◆ **Dataset extract**:
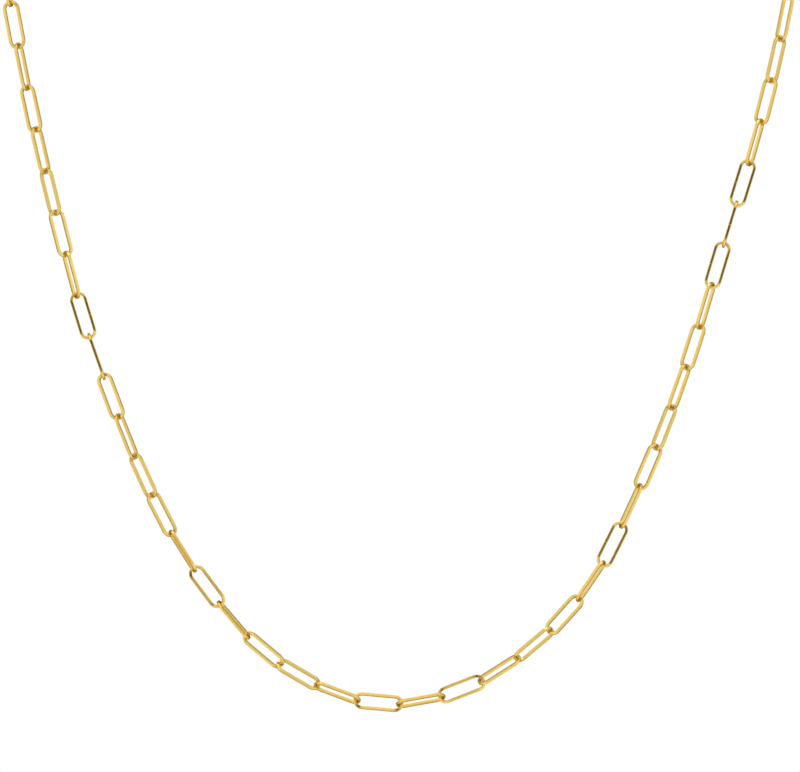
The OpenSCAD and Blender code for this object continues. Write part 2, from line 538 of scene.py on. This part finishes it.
class Nodes:
    """Short calls to build a node tree."""

    def __init__(self, tree):
        self.tree = tree
        tree.nodes.clear()

    def add(self, kind, inputs=None, **settings):
        node = self.tree.nodes.new(kind)
        for key, value in settings.items():
            setattr(node, key, value)
        for key, value in (inputs or {}).items():
            if isinstance(value, bpy.types.NodeSocket):
                self.tree.links.new(value, node.inputs[key])
            else:
                node.inputs[key].default_value = value
        return node

    def math(self, operation, a, b=0.0):
        return self.add("ShaderNodeMath", {0: a, 1: b}, operation=operation).outputs[0]

    def noise(self, vector, scale, detail):
        inputs = {"Vector": vector, "Scale": scale, "Detail": detail}
        return self.add("ShaderNodeTexNoise", inputs).outputs["Fac"]

    def spread(self, value, low, high, to_low=0.0, to_high=1.0):
        inputs = {0: value, 1: low, 2: high, 3: to_low, 4: to_high}
        return self.add("ShaderNodeMapRange", inputs, clamp=True).outputs[0]

    def dot(self, vector, axis):
        inputs = {0: vector, 1: tuple(axis)}
        node = self.add("ShaderNodeVectorMath", inputs, operation="DOT_PRODUCT")
        return node.outputs["Value"]

    def stretched(self, vector, scale):
        inputs = {"Vector": vector, "Scale": scale}
        return self.add("ShaderNodeMapping", inputs).outputs[0]

    def mix(self, factor, a, b):
        inputs = {"Factor": factor, 2: a, 3: b}
        return self.add("ShaderNodeMix", inputs).outputs[0]

    def mix_colour(self, factor, a, b):
        inputs = {"Factor": factor, 6: a, 7: b}
        return self.add("ShaderNodeMix", inputs, data_type="RGBA").outputs[2]


# The gold's colours, and how much of the worn colour and of the tarnish colour, which also paints the
# shade where links meet, shows at most
PALE_GOLD = (0.985, 0.715, 0.20, 1.0)
DEEP_GOLD = (0.96, 0.62, 0.11, 1.0)
WORN_GOLD = (0.99, 0.78, 0.29, 1.0)
# The tarnish colour, which also paints the shade where links meet
TARNISH_AND_SHADE = (0.50, 0.24, 0.05, 1.0)
GRAZING_GOLD = (0.84, 0.64, 0.28, 1.0)
WORN_SHARE = 0.6
TARNISH_AND_SHADE_SHARE = 0.8

# The colour lies between pale and deep by the link's tone and by clouds, which are scaled per metre.
# The clouds also thin the tarnish and painted shade where links meet.
TONE_SHARE = 0.5
CLOUD_SHARE = 0.5
CLOUD_SCALE = 900.0
CLOUD_DETAIL = 2.0
CLOUD_RANGE = (0.3, 0.7)
GRIME_AND_SHADE_RANGE = (0.35, 0.6)
LEAST_GRIME_AND_SHADE = 0.5

# Drawing lines run along the wire and scratches across it, scaled along and round it per millimetre
LINE_SCALE = (0.9, 38.0, 1.0)
LINE_DETAIL = 2.0
LINE_RANGE = (0.3, 0.7)
SCRATCH_SCALE = (34.0, 4.0, 1.0)
SCRATCH_DETAIL = 1.0
SCRATCH_RANGE = (0.66, 0.74)

# The roughness over the drawing lines, what scratches and the tarnished, painted-shade joints add to
# it, and the relief
LINE_ROUGHNESS = (0.13, 0.21)
SCRATCH_ROUGHNESS = 0.10
GRIME_AND_SHADE_ROUGHNESS = 0.16
LINE_HEIGHT = 0.7
SCRATCH_HEIGHT = -0.5
RELIEF_STRENGTH = 0.25
RELIEF_MM = 0.004


def gold(name):
    """Polished gold wire with drawing lines, scratches, paler corners, and tarnish with painted shade
    where links meet.
    """
    material = bpy.data.materials.new(name)
    material.use_nodes = True
    n = Nodes(material.node_tree)
    wire = n.add("ShaderNodeUVMap", uv_map=UV_LAYERS[0]).outputs["UV"]
    place = n.add("ShaderNodeTexCoord").outputs["Object"]
    tone, edge, rub = (
        n.add("ShaderNodeAttribute", attribute_name=mark).outputs["Fac"] for mark in MARKS
    )
    lines = n.noise(n.stretched(wire, LINE_SCALE), 1.0, LINE_DETAIL)
    cloud = n.noise(place, CLOUD_SCALE, CLOUD_DETAIL)
    scratches = n.noise(n.stretched(wire, SCRATCH_SCALE), 1.0, SCRATCH_DETAIL)
    scratched = n.spread(scratches, *SCRATCH_RANGE)
    # Tarnish and painted shade on the inside of the links' ends, where they meet, thinned by clouds
    grime_and_shade = n.math("MULTIPLY", rub, n.spread(cloud, *GRIME_AND_SHADE_RANGE, LEAST_GRIME_AND_SHADE, 1.0))
    own = n.math("MULTIPLY", tone, TONE_SHARE)
    depth = n.math("ADD", own, n.spread(cloud, *CLOUD_RANGE, 0.0, CLOUD_SHARE))
    base = n.mix_colour(depth, PALE_GOLD, DEEP_GOLD)
    base = n.mix_colour(n.math("MULTIPLY", edge, WORN_SHARE), base, WORN_GOLD)
    # Darkens the joints with the tarnish colour, as tarnish and painted shade
    base = n.mix_colour(n.math("MULTIPLY", grime_and_shade, TARNISH_AND_SHADE_SHARE), base, TARNISH_AND_SHADE)
    rough = n.spread(lines, *LINE_RANGE, *LINE_ROUGHNESS)
    rough = n.math("ADD", rough, n.math("MULTIPLY", scratched, SCRATCH_ROUGHNESS))
    rough = n.math("ADD", rough, n.math("MULTIPLY", grime_and_shade, GRIME_AND_SHADE_ROUGHNESS))
    line_height = n.math("MULTIPLY", lines, LINE_HEIGHT)
    height = n.math("ADD", line_height, n.math("MULTIPLY", scratched, SCRATCH_HEIGHT))
    relief = n.add("ShaderNodeBump", {
        "Strength": RELIEF_STRENGTH,
        "Distance": RELIEF_MM * MM,
        "Height": height,
    })
    shader = n.add("ShaderNodeBsdfPrincipled", {
        "Base Color": base,
        "Metallic": 1.0,
        "Roughness": rough,
        "Normal": relief.outputs[0],
        "Specular Tint": GRAZING_GOLD,
    })
    n.add("ShaderNodeOutputMaterial", {"Surface": shader.outputs[0]})
    return material


chain_gold = gold("chain_gold")
left_piece.data.materials.append(chain_gold)
right_piece.data.materials.append(chain_gold)
clasp_piece.data.materials.append(gold("clasp_gold"))


# The camera looks square at the front stretch, which hangs in one plane
front = links[BACK_LINKS:len(links) - BACK_LINKS]
middles = np.array([link.middle for link in front])
sight = np.linalg.svd(middles - middles.mean(axis=0))[2][2]
if sight[1] > 0:
    sight = -sight
right = unit(np.cross((0.0, 0.0, 1.0), sight))
up = np.cross(sight, right)
first_joint = front[0].middle - front[0].along * pitch / 2
frame_centre = (
    first_joint
    + right * (PHOTO_WIDTH / 2 - FIRST_JOINT_PX[0]) * PHOTO_MM_PER_PX
    - up * (PHOTO_HEIGHT / 2 - FIRST_JOINT_PX[1]) * PHOTO_MM_PER_PX
)
camera_data = bpy.data.cameras.new("camera")
camera_data.sensor_width = SENSOR_WIDTH
camera_data.lens = SENSOR_WIDTH * CAMERA_DISTANCE / (PHOTO_WIDTH * PHOTO_MM_PER_PX * MM)
camera_data.clip_start = NEAR_CLIP
camera_data.clip_end = FAR_CLIP
camera = bpy.data.objects.new("camera", camera_data)
camera.location = Vector(frame_centre * MM) + Vector(sight) * CAMERA_DISTANCE
camera.rotation_mode = "QUATERNION"
camera.rotation_quaternion = Vector(-sight).to_track_quat("-Z", "Y")
bpy.context.scene.collection.objects.link(camera)
bpy.context.scene.camera = camera


# The floor, in metres. It and the surround look equally white to the camera.
FLOOR_DROP = 0.02
FLOOR_SIZE = 6.0
BACKGROUND_LIGHT = 1.0

# The surround's light in front, low and high, and behind the choker. The ranges in which one goes over
# into the other are cosines to the way up and to the way towards the camera. Clouds make it uneven.
FRONT_LOW_LIGHT = 0.94
FRONT_HIGH_LIGHT = 0.85
FRONT_RANGE = (-0.9, 0.9)
BEHIND_LIGHT = 0.26
BEHIND_RANGE = (0.30, -0.90)
UNEVEN_LIGHT = 0.16
UNEVEN_SCALE = 2.2
UNEVEN_DETAIL = 1.0
UNEVEN_RANGE = (0.3, 0.7)

# The dark patch where the camera stands: light, half sizes and rise in degrees, and the ranges, in half
# sizes from its middle, in which it goes over into the surround's light and into white
CAMERA_SIDE_LIGHT = 0.06
CAMERA_SIDE_WIDTH = 24.0
CAMERA_SIDE_HEIGHT = 16.0
CAMERA_SIDE_RISE = 8.0
CAMERA_SIDE_EDGE = (0.45, 1.0)
TINT_EDGE = (0.6, 1.5)
CAMERA_SIDE_TINT = (1.0, 0.84, 0.58, 1.0)
WHITE = (1.0, 1.0, 1.0, 1.0)

# The lamp above the choker and a little behind it, in metres and watts
SOFTBOX_PLACE = (0.0, 0.3, 1.1)
SOFTBOX_SIZE = 0.9
SOFTBOX_POWER = 2.0


def floor():
    """A shining white table, which shows no shadow. The metal reflects only the surround."""
    low = cad_box[0].z - FLOOR_DROP
    mesh = bpy.data.meshes.new("floor")
    h = FLOOR_SIZE / 2
    corners = [(-h, -h, low), (h, -h, low), (h, h, low), (-h, h, low)]
    mesh.from_pydata(corners, [], [(0, 1, 2, 3)])
    piece = bpy.data.objects.new("floor", mesh)
    bpy.context.scene.collection.objects.link(piece)
    material = bpy.data.materials.new("floor_white")
    material.use_nodes = True
    n = Nodes(material.node_tree)
    shader = n.add("ShaderNodeEmission", {"Strength": BACKGROUND_LIGHT})
    n.add("ShaderNodeOutputMaterial", {"Surface": shader.outputs[0]})
    mesh.materials.append(material)
    piece.visible_glossy = False


def surround():
    """White in front and at the sides, darker behind, with a dark warm patch round the camera.

    The same patch lies opposite, behind the choker. The camera itself sees only white.
    """
    world = bpy.data.worlds.new("studio")
    world.use_nodes = True
    n = Nodes(world.node_tree)
    direction = n.add("ShaderNodeTexCoord").outputs["Generated"]
    towards, aside, above = (n.dot(direction, axis) for axis in (sight, right, up))
    width = n.math("DIVIDE", aside, math.sin(math.radians(CAMERA_SIDE_WIDTH)))
    rise = n.math("SUBTRACT", above, math.sin(math.radians(CAMERA_SIDE_RISE)))
    height = n.math("DIVIDE", rise, math.sin(math.radians(CAMERA_SIDE_HEIGHT)))
    squares = (n.math("MULTIPLY", part, part) for part in (width, height))
    offset = n.math("SQRT", n.math("ADD", *squares))
    open_side = n.spread(offset, *CAMERA_SIDE_EDGE, CAMERA_SIDE_LIGHT, 1.0)
    front_light = n.spread(above, *FRONT_RANGE, FRONT_LOW_LIGHT, FRONT_HIGH_LIGHT)
    light = n.mix(n.spread(towards, *BEHIND_RANGE), front_light, BEHIND_LIGHT)
    cloud = n.noise(direction, UNEVEN_SCALE, UNEVEN_DETAIL)
    uneven = n.spread(cloud, *UNEVEN_RANGE, 1.0 - UNEVEN_LIGHT, 1.0 + UNEVEN_LIGHT)
    light = n.math("MULTIPLY", light, n.math("MULTIPLY", open_side, uneven))
    seen = n.add("ShaderNodeLightPath").outputs["Is Camera Ray"]
    light = n.mix(seen, light, BACKGROUND_LIGHT)
    untinted = n.math("MAXIMUM", seen, n.spread(offset, *TINT_EDGE))
    tint = n.mix_colour(untinted, CAMERA_SIDE_TINT, WHITE)
    shader = n.add("ShaderNodeBackground", {"Color": tint, "Strength": light})
    n.add("ShaderNodeOutputWorld", {"Surface": shader.outputs[0]})
    bpy.context.scene.world = world


def softbox():
    """A square area light that faces the choker."""
    data = bpy.data.lights.new("softbox_top", "AREA")
    data.shape = "SQUARE"
    data.size = SOFTBOX_SIZE
    data.energy = SOFTBOX_POWER
    lamp = bpy.data.objects.new("softbox_top", data)
    lamp.location = SOFTBOX_PLACE
    lamp.rotation_mode = "QUATERNION"
    towards = Vector(frame_centre * MM) - lamp.location
    lamp.rotation_quaternion = towards.to_track_quat("-Z", "Y")
    bpy.context.scene.collection.objects.link(lamp)


floor()
surround()
softbox()

scene = bpy.context.scene
scene.view_settings.view_transform = "Standard"
scene.view_settings.look = "None"
scene.view_settings.exposure = 0.0
scene.view_settings.gamma = 1.0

◆ **Exercise goal**:
Return exactly the opening lines of the listing above, ending with the line that has "tree.nodes.clear()".

◆ **Worked solution**:
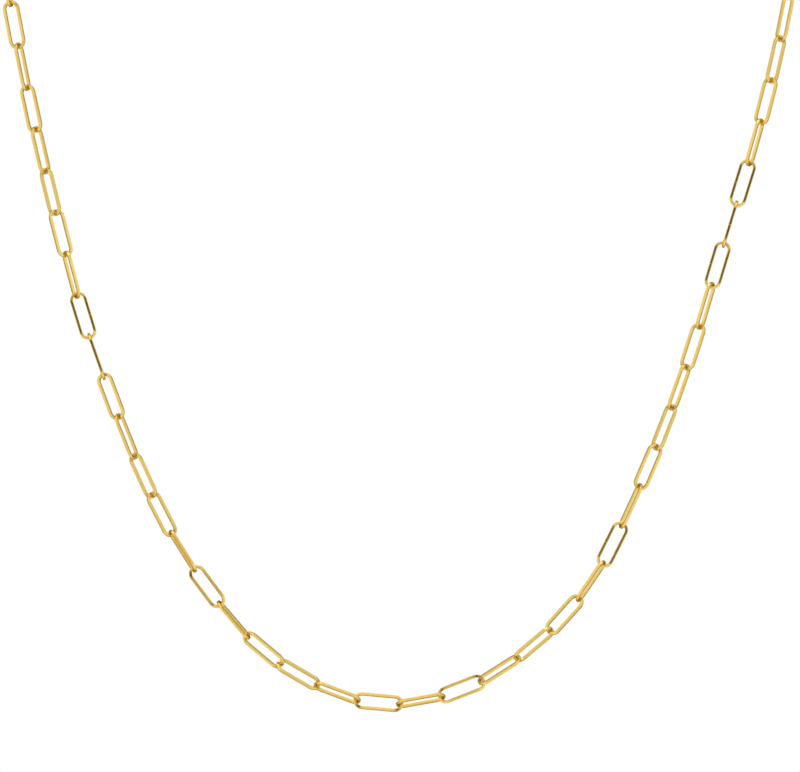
The OpenSCAD and Blender code for this object continues. Write part 2, from line 538 of scene.py on. This part finishes it.
class Nodes:
    """Short calls to build a node tree."""

    def __init__(self, tree):
        self.tree = tree
        tree.nodes.clear()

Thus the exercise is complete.